How To: Keep Your Clothes from Pilling
That feeling you get after buying new clothing that fits perfectly and looks perfectly stylish is unlike anything else. You’re so pleased with your finds, you want to wear them all at once to show everything off!
With new clothing comes great responsibility–that’s how the quote goes, right? Keeping those pristine pieces looking like new can be an arduous task. Reading the care instructions is imperative to washing them correctly, but that’s only part of the battle. The battle against pilling requires its own unique approach.
How pills are formed
These little mounds of fuzz are formed when broken or short fibers tangle together to form a small round mass, i.e. a pill. And what a pill they are!
Pilling is instigated by wear and tear from day-to-day use, namely fabric rubbing against fabric. Areas that are especially pill-prone are shirt cuffs, collars, and underarms, the butt of your pants, and between the thighs. Ladies with thick thighs will understand the trouble with crotch-pilling like few others can. (Not to mention the rips that unfailingly follow.)
That being said, pilling can happen anywhere on your clothing or bed linens.
Fabrics prone to pilling
Ascertaining which varieties of fabric and fiber are prone to pilling is no easy task, but some are known to be extremely vulnerable.

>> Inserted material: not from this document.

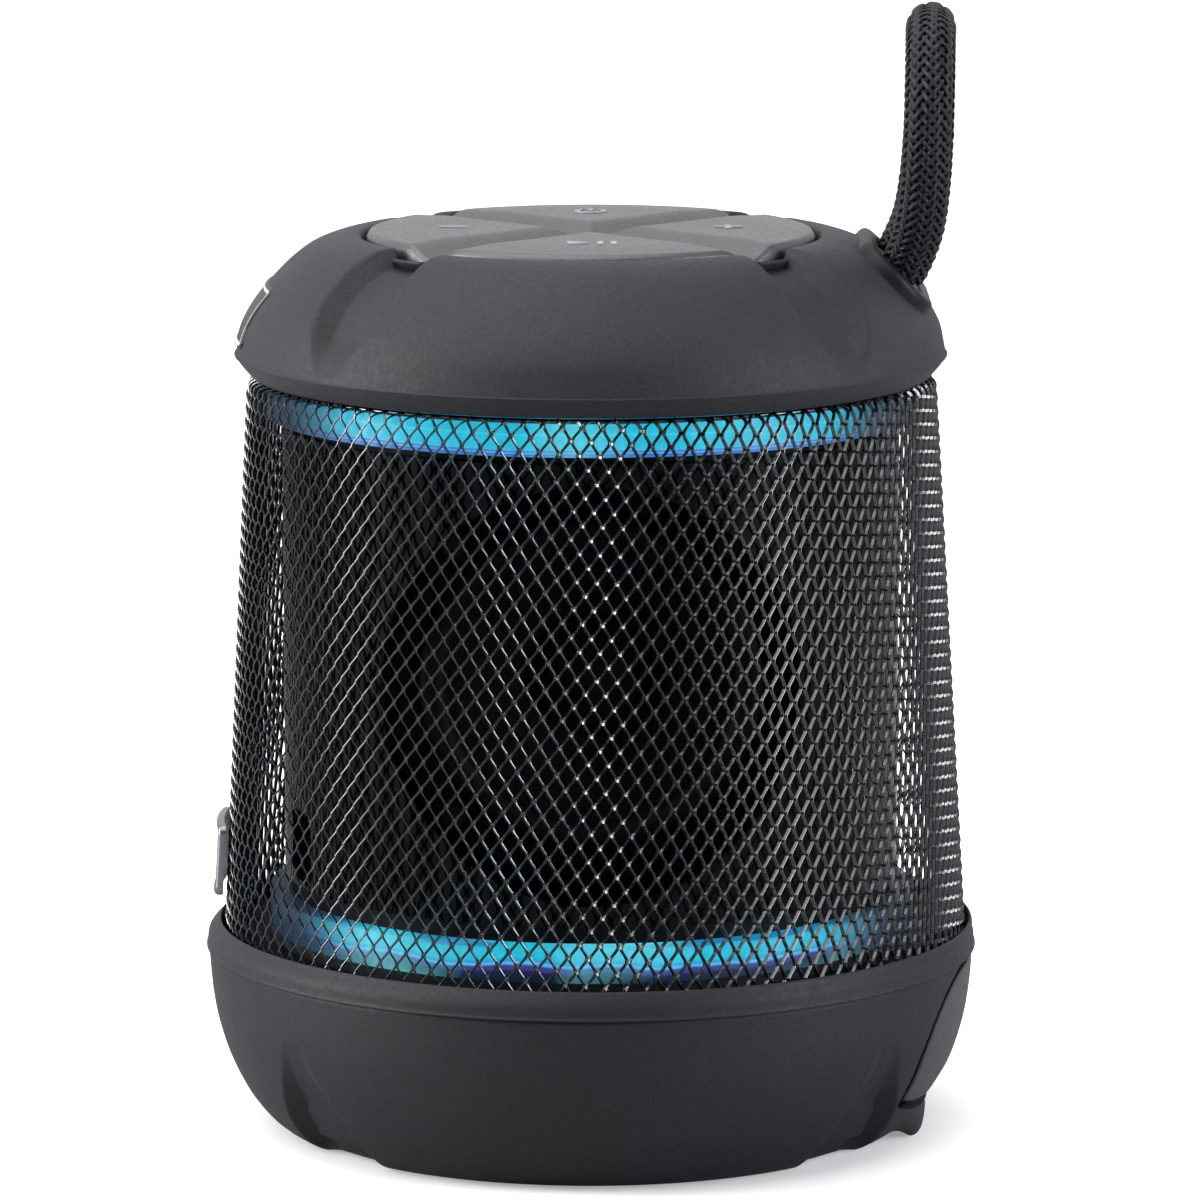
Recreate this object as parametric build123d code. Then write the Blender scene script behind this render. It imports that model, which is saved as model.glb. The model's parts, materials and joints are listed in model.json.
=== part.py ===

An easy well-known fabric is knit. Knitted fabric has a high susceptibility to snags and pilling because the threads are loosely woven together. Further, knits are made with one continuous thread (like yarn with hand-knitting) and once part of the garment stretches, the entire piece stretches, thus making it far more vulnerable to damage.
On the other hand, fabrics such as linen, silk and basically any other made with long fibers are more immune compared to those of cotton, wool, polyester and other synthetic threads. So, when the more pill-prone fabrics are combined with a stronger variety, this actually does not make the weak fabric stronger; the weaker fiber breaks, clings to the stronger fibers, and thus a new pill is formed.
Even worse, pills attract other loose threads like moths to a flame. The pill gets bigger and new ones are create. Fabrics are particularly prone to this situation when in the wash, which explains why pills are sometimes various colors, like why your favorite black tee shirt ends up with contrasting shades of fuzzy mounds; they’re drawn from an entirely different fabric.
How to keep the pills at bay
- Hand washing or using the washer’s gentle cycles protects clothes particularly prone to pilling. Using the gentle cycle isn’t always reliable though, depending on what kind of washing machine you have. Hand washing is the safest washing method to avoid pilling.
- Minimize damage from zippers, buttons, and other clothes themselves by turning the garment inside out before washing.
- Pair the correct clothing together when washing. Black with black, white with white, delicates all together, and wash new clothing separately. Jeans shouldn’t be washed in the machine with delicate fabrics, as they’re likely to cause more pulling and pilling on the sensitive surface. It’s also a no-no to mix lint producing fabrics such as terry cloth with other clothes as the lint has a tendency to attach firmly on the surface of polyesters with broken fibers.
- Don’t fill the washing machine to the top. There’s usually a line in the machine that shows you where to stop loading. Over-filling the machine can damage clothing because it leaves insufficient space for everything to move around in the machine.
- Bleach and harsh cleaners tend to damage fabrics and can break fibers, which leads to pilling.
- Including a fabric softener in the wash cycle adds a protective layer to fabric that can minimize or prevent damage to fabric.
- Instead of throwing your clothing in the drier, dry knitted garments on a flat surface and dry woven ones on a line. Follow the directions on the clothing tag for best results.
While there is no guarantee that a fabric will never pill, here are a few important pointers to help you select clothes that afford you the best chance:
1) Avoid blended fibers! For instance, woven or knitted fabrics that fuse a variety of threads—particularly those that merge synthetic and natural fibers—are certainly going to pill hence be wary.
2) Always go for woven fabrics over knits since they tend to pill less. If knits are your cup of tea, then opt for a tighter knit and stay clear of loose variations
Tips for getting rid of pills on clothes
Two highly effective tools to get rid of lint and pills on clothes are: a battery-operated lint and pill remover and a fabric comb. They neatly extract the knotted fibers leaving the surface almost brand new.
A pair of sharp scissors or a safety razor can also get the job just as well. Simply hold the fabric firmly in place over a curved surface before shaving or cutting off the pills. Extreme caution however is advised with this method and you ought to gauge the garment’s value to determine if it’s wise to venture down this path!